------ MATERIAL FOR THIS TASK ------
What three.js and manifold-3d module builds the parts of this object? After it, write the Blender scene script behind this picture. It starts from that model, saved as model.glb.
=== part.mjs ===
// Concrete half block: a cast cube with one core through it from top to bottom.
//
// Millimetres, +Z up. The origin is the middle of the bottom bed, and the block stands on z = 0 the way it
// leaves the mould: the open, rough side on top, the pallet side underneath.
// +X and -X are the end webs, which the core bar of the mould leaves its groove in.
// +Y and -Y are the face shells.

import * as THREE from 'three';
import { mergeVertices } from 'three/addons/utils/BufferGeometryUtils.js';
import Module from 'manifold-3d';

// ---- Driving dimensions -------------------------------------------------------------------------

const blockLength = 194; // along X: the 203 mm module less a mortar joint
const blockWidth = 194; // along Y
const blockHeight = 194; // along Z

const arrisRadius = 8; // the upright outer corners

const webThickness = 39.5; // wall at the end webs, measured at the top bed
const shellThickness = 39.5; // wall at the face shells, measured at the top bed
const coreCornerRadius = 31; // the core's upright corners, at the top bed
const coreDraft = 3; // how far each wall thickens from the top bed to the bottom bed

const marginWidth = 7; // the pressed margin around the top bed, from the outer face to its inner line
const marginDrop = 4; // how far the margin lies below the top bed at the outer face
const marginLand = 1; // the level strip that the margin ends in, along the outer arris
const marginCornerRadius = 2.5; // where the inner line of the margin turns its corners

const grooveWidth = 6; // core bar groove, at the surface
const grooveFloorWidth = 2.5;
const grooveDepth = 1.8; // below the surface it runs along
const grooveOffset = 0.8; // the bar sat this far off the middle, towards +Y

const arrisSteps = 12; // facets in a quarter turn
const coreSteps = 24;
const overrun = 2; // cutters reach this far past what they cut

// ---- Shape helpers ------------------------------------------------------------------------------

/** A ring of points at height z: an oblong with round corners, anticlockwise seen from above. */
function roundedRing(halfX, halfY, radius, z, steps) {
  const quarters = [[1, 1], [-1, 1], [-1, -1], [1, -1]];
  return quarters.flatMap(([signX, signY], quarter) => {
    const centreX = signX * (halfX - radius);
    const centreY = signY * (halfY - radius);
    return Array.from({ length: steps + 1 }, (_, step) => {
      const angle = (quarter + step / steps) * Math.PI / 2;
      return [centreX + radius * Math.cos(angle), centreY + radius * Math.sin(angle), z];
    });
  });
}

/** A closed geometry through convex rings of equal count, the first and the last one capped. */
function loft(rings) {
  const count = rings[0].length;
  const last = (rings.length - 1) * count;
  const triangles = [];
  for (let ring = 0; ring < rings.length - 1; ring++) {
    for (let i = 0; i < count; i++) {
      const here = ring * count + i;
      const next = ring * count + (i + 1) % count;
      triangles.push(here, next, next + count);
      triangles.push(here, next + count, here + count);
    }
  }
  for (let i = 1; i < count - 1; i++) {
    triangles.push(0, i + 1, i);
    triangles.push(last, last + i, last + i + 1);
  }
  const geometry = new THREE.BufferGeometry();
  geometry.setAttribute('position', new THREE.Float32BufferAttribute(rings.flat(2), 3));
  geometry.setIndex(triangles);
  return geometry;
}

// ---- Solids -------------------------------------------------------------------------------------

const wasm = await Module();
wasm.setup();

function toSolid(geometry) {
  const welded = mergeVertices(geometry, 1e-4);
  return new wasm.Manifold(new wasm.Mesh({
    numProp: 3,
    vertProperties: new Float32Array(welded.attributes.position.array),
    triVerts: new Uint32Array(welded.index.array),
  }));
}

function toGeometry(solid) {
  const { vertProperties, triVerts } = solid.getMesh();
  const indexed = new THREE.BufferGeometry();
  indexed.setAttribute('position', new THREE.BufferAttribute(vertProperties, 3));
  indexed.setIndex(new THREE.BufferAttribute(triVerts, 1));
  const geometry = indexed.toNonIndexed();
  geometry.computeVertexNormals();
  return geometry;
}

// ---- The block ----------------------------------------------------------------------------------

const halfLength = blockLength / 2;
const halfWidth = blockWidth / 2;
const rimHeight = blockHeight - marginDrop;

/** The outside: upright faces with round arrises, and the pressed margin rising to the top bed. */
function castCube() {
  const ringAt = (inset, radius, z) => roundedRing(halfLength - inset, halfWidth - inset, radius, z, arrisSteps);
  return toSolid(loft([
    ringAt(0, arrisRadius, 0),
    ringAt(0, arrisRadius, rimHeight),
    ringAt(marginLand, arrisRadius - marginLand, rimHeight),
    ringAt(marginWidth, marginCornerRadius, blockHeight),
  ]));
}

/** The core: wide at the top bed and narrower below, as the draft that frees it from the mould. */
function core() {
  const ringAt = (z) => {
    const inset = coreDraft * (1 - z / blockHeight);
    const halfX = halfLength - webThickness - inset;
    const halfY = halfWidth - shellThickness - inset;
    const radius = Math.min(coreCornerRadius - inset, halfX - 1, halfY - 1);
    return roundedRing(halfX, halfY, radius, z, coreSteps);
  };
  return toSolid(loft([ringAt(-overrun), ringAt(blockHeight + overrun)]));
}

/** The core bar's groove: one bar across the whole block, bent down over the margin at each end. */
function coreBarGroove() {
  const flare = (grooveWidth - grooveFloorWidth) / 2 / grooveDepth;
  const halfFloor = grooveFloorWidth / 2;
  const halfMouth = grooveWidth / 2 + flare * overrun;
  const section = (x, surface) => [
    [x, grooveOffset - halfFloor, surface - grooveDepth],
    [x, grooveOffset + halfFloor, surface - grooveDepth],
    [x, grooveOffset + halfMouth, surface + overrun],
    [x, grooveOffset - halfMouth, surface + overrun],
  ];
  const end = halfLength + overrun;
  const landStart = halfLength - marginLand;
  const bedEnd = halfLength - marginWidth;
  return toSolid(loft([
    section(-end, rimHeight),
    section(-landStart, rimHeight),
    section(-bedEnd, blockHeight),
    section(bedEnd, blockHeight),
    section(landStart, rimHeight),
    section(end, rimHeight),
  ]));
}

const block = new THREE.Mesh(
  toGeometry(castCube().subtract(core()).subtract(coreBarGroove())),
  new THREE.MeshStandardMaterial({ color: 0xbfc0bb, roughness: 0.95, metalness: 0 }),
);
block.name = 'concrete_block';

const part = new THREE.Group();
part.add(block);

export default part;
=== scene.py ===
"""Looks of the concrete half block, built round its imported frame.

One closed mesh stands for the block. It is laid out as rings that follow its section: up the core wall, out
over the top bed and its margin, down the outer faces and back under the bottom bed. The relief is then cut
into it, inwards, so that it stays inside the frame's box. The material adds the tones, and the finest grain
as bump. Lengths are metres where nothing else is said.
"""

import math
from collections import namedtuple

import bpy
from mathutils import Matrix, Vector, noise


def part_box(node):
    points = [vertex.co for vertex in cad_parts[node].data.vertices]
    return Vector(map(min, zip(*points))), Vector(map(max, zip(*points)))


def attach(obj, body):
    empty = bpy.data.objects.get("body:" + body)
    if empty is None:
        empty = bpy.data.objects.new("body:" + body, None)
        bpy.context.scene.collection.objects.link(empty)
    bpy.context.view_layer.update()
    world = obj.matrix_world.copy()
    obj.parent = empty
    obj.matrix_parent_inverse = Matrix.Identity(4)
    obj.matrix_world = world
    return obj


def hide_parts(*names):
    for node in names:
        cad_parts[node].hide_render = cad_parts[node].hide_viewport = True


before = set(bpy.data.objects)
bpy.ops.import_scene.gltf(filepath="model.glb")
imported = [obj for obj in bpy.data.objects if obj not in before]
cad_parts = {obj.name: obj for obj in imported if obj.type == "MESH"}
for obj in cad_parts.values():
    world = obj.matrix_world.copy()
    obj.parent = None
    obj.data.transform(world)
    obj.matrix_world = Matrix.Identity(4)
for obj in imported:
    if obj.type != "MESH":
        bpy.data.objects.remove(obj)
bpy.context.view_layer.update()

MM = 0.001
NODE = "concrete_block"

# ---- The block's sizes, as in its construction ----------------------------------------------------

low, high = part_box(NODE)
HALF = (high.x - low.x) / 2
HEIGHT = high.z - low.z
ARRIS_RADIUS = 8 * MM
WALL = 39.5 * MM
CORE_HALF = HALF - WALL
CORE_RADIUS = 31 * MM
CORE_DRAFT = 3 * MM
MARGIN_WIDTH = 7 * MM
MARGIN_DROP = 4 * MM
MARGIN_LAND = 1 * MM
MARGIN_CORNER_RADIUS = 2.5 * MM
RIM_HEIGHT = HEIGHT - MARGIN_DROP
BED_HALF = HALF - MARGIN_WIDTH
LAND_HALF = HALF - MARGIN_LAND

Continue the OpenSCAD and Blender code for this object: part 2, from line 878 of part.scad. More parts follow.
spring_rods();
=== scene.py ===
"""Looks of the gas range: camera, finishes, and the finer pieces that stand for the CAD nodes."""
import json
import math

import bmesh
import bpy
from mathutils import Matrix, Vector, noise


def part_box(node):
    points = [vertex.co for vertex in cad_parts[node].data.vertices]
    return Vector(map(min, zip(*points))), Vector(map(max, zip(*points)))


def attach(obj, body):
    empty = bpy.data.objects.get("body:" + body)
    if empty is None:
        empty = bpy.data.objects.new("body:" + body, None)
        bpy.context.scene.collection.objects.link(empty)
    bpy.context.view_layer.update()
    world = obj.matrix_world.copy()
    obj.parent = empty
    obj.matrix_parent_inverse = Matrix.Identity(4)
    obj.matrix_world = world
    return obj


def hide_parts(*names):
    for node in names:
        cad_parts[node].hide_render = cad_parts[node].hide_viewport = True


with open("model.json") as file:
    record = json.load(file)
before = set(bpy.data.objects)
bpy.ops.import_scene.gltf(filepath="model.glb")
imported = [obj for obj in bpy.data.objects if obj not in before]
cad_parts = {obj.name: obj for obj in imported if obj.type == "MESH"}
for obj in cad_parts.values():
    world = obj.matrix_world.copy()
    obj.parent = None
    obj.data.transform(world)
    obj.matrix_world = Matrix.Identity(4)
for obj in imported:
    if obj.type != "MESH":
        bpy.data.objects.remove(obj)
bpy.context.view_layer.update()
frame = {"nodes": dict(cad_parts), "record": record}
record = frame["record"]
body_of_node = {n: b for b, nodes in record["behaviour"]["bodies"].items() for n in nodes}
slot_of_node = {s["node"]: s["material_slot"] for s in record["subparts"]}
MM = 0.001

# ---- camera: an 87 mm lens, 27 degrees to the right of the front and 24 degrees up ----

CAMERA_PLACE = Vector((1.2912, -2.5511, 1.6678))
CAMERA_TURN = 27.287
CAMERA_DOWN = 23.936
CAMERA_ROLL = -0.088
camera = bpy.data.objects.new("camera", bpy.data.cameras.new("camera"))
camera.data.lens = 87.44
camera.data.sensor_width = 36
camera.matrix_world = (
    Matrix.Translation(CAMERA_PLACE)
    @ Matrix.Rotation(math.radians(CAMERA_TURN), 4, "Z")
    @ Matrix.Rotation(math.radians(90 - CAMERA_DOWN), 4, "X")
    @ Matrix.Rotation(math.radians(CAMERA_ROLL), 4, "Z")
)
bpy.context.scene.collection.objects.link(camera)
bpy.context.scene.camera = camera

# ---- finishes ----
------
#### [TASK INSTRUCTIONS]
Locate the word "json" in the entries, and copy every line where it is found.

#### [ANSWER FOR THE TASK]
import json
with open("model.json") as file:
    record = json.load(file)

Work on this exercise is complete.